The hardest part is having to deal with the attitudes that these men and women have to face on a day-to-day basis following their assault: the skepticism, the disbelief, the eagerness to catch them in a lie.

On the 14th of November 2016, one of my social workers called me to tell me that there was an alleged victim of sexual assault at the hospital. We kept in touch during the day, as we do with every other case, in order to try to maximize the service that the alleged victim was receiving. On the 16th of November 2016, I was informed by the same social worker that the alleged victim wouldn’t be coming for her appointment with us, because she had been arrested for false reporting. 

Sad Man

I was shocked. For the past three years now since I’d been coordinating this service, not once did we have a situation where a victim was accused of false reporting, until today. Five minutes after we ended the call, the social worker called back: “just to give you a heads up, it’s on the papers”, she said. 

At that moment I knew that I was going to be dealing with the backlash of this for the next few years.

I came home, read the articles, and saw the headlines of ‘false accusations’ and ‘lying under oath’. You know what I didn’t see? Any coverage about how the alleged victim (at the time) waited for 9 hours for someone to inform a magistrate about her case so that forensic samples could be taken. I didn’t see anything about how, when presenting the initial report (before there was any suspicion that it might have been a false report), the victim was made to go to four separate police stations because they couldn’t decide who should handle the case. 

I also didn’t read about the three police officers who were at the hospital, but could not take her report until their inspectors decided who would be handling the case.

“It was all over the papers… what I didn’t see was the fact that the victim was made to go to four separate police stations because they couldn’t decide who should handle the case.

Sexual Violence

Only two of the cases which I have worked on have had high media coverage – one involved a Malaysian perpetrator, whose face was plastered all over the papers, spreading the notion that all rapists are black; and this one – this one false allegation. I wonder if people remember the 2002 case of a minor who falsely accused her father of sexual assault after being coerced by her mother…. I do, and not because it is something which happens particularly often, but because it is brought up each and every time I try to advocate that many and most sexual assault claims are genuine.
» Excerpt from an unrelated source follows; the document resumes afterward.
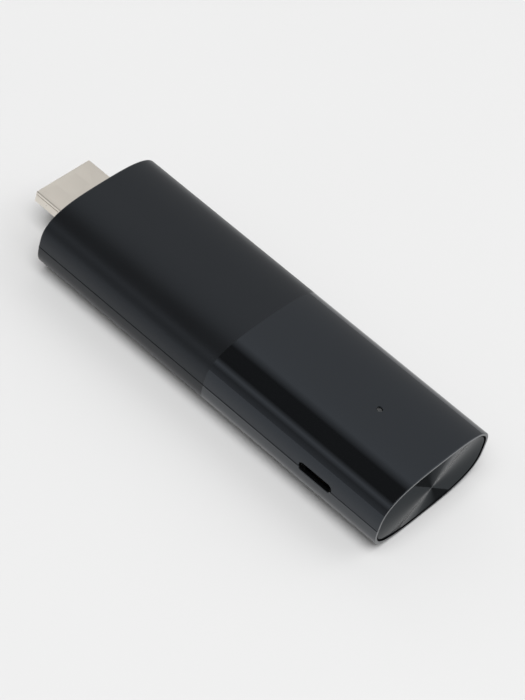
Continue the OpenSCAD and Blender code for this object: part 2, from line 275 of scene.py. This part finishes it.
def section_normals(positions):
    """Outward normals of the body's outer skin, and how far each position is from that skin."""
    x, y, z = positions.T
    normal_x = np.zeros_like(x)
    inset = np.zeros_like(x)
    for x_end, side, radius in ((BODY_X0, -1, PLUG_END_ROUND), (BODY_X1, 1, RIM_ROUND)):
        depth = np.clip(1 - np.abs(x_end - x) / radius, 0, 1)
        sine = np.where(np.abs(x_end - x) < radius, depth, 0)
        normal_x += side * sine
        inset += radius * (1 - np.sqrt(1 - sine**2))
    half_w = HALF_W - inset
    half_h = MID_Z - inset
    v = y / half_w
    w = (z - MID_Z) / half_h
    level = (np.abs(v) ** SECTION_POWER + np.abs(w) ** SECTION_POWER) ** (1 / SECTION_POWER)
    away = np.abs(level - 1) * half_h
    gradient_y = np.sign(v) * np.abs(v) ** (SECTION_POWER - 1) / half_w
    gradient_z = np.sign(w) * np.abs(w) ** (SECTION_POWER - 1) / half_h
    length = np.maximum(np.hypot(gradient_y, gradient_z), TINY)
    flat = np.sqrt(1 - normal_x**2)
    normals = np.stack([normal_x, flat * gradient_y / length, flat * gradient_z / length], -1)
    return normals, away


def body_form():
    """The solid outer form of the body, with rounded edges at both ends."""
    steps = 8
    rings = []
    for k in range(steps + 1):
        angle = math.pi / 2 * (1 - k / steps)
        inset = PLUG_END_ROUND * (1 - math.cos(angle))
        rings.append(section_ring(BODY_X0 + PLUG_END_ROUND * (1 - math.sin(angle)), inset))
    rings.append(section_ring(FINISH_X, 0))
    for k in range(steps + 1):
        angle = math.pi / 2 * k / steps
        inset = RIM_ROUND * (1 - math.cos(angle))
        rings.append(section_ring(BODY_X1 - RIM_ROUND * (1 - math.sin(angle)), inset))
    return solid(rings, "body_form")


def hollow_form():
    """The space inside the covers, with a wider mouth for the end cap."""
    mouth = BODY_X1 - MOUTH_DEPTH
    rings = [
        section_ring(BODY_X0 + END_WALL, WALL),
        section_ring(mouth, WALL),
        section_ring(mouth, RIM_LIP),
        section_ring(BODY_X1 + OVERCUT, RIM_LIP),
    ]
    return solid(rings, "hollow_form")


def smooth_skin(piece):
    """Gives the outer skin its exact normals; other faces are smoothed by angle."""
    mesh = piece.data
    shade(piece)
    corners = len(mesh.loops)
    normals = np.zeros(corners * 3, np.float32)
    mesh.corner_normals.foreach_get("vector", normals)
    normals = normals.reshape(-1, 3)
    vertex_of = np.zeros(corners, np.int32)
    mesh.loops.foreach_get("vertex_index", vertex_of)
    positions = np.zeros(len(mesh.vertices) * 3, np.float32)
    mesh.vertices.foreach_get("co", positions)
    positions = positions.reshape(-1, 3)[vertex_of].astype(float)
    skin, away = section_normals(positions)
    starts = np.zeros(len(mesh.polygons), np.int32)
    mesh.polygons.foreach_get("loop_start", starts)
    totals = np.zeros(len(mesh.polygons), np.int32)
    mesh.polygons.foreach_get("loop_total", totals)
    face_of = np.repeat(np.arange(len(totals)), totals)
    face_normals = np.zeros(len(totals) * 3, np.float32)
    mesh.polygons.foreach_get("normal", face_normals)
    face_normals = face_normals.reshape(-1, 3)
    agree = np.sum(face_normals[face_of] * skin, -1)
    on_skin = (away < SKIN_TOLERANCE) & (agree > SKIN_AGREEMENT)
    normals[on_skin] = skin[on_skin]
    mesh.normals_split_custom_set([tuple(n) for n in normals])


def round_slot(x, across, length, width, count=24):
    """Points of a slot with round ends, long in X, as (x, across) pairs."""
    radius = width / 2
    points = []
    for side in (1, -1):
        for i in range(count + 1):
            angle = math.pi * (i / count - 0.5)
            points.append((
                x + side * (length / 2 - radius + radius * math.cos(angle)),
                across + side * radius * math.sin(angle),
            ))
    return points


def slot_cutter():
    """Cuts the power socket's slot, with a slight flare at its mouth."""
    flare = 0.12
    outside = 0.01  # the flare ends this far outside the skin
    widening = 0.9  # of the cutter beyond that
    rings = []
    for y, grow in (
        (-HALF_W - OVERCUT, flare + widening),
        (-HALF_W - outside, flare),
        (-HALF_W + flare, 0),
        (-HALF_W + WALL + OVERCUT, 0),
    ):
        outline = round_slot(SOCKET_X, SOCKET_Z, SLOT_W + 2 * grow, SLOT_H + 2 * grow)
        rings.append([(px, y, pz) for px, pz in outline])
    return solid(rings)


def light_hole_cutter():
    """Cuts the status light's round hole, with a slight flare at its mouth."""
    flare = 0.1
    depth = 2.5
    count = 48
    rings = []
    for z, grow in ((TOP_Z - depth, 0), (TOP_Z - flare, 0), (TOP_Z + flare, 2 * flare)):
        radius = LIGHT_HOLE_RADIUS + grow
        rings.append([
            (LIGHT_X + radius * math.cos(a), radius * math.sin(a), z)
            for a in np.linspace(0, 2 * math.pi, count, endpoint=False)
        ])
    return solid(rings)


def shell_corners(width, height, slope, grow=0.0):
    """A box outline whose two lower corners slope, moved outwards by grow."""
    w = width / 2 + grow
    h = height / 2 + grow
    c = slope + grow * (2 - math.sqrt(2))
    return [(-w, h), (-w, c - h), (c - w, -h), (w - c, -h), (w, c - h), (w, h)]


def plug_outline(grow, rounding):
    """The plug's section as (y, z) points about its middle."""
    corners = shell_corners(PLUG_HIGH.y - PLUG_LOW.y, PLUG_HIGH.z - PLUG_LOW.z, PLUG_SLOPE, grow)
    return round_corners(corners, rounding)


def round_corners(corners, radius, steps=6):
    """Replaces each corner of a convex outline by an arc."""
    points = []
    count = len(corners)
    for i in range(count):
        before = Vector(corners[i - 1])
        here = Vector(corners[i])
        after = Vector(corners[(i + 1) % count])
        to_before = (before - here).normalized()
        to_after = (after - here).normalized()
        half = to_before.angle(to_after) / 2
        reach = radius / math.tan(half)
        centre = here + (to_before + to_after).normalized() * radius / math.sin(half)
        start = here + to_before * reach - centre
        turn = start.angle_signed(here + to_after * reach - centre)
        for k in range(steps + 1):
            angle = -turn * k / steps
            c, s = math.cos(angle), math.sin(angle)
            points.append((centre.x + c * start.x - s * start.y, centre.y + s * start.x + c * start.y))
    return points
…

I appreciate that, for the protection of the victim, most genuine rape cases do not receive detailed media coverage – let’s be honest, it’s a much less interesting read when you don’t have a name and a face to the story! But this is me, pleading the Maltese society not to take everything that is reported in the media as a representation of the wider picture.

“[This one case] is brought up each and every time I try to advocate that many and most sexual assault claims are genuine.”

Courts

I was recently interviewed by a colleague for the VSM blog about our sexual assault services, and when she asked me if I would like to add anything at the end of our discussion, my final appeal was for people to ‘be kinder’.

We’re so set on judging everyone out there, that we rarely stop and think of the harm we can cause. So please, next time you hear of a sexual assault allegation, don’t think ‘but she’s probably lying’; instead try to think ‘it must have been so difficult for her to come forward’, ‘I hope the people who she encounters don’t judge her before they hear her story’, and ‘I hope that people are kind to her’.

We really need to stop blaming victims for the mistakes of others, for our own prejudices and fears, we need to make a change. And this change starts by one person’s refusal to gossip, to slut shame, to allocate blame, to decide a person’s fate before the courts even get a chance. So this is my appeal today – please be that person. Please be kinder.

*I use ‘her’, because it is my experience that most victims of secondary victimization or ‘disbelief’ are women.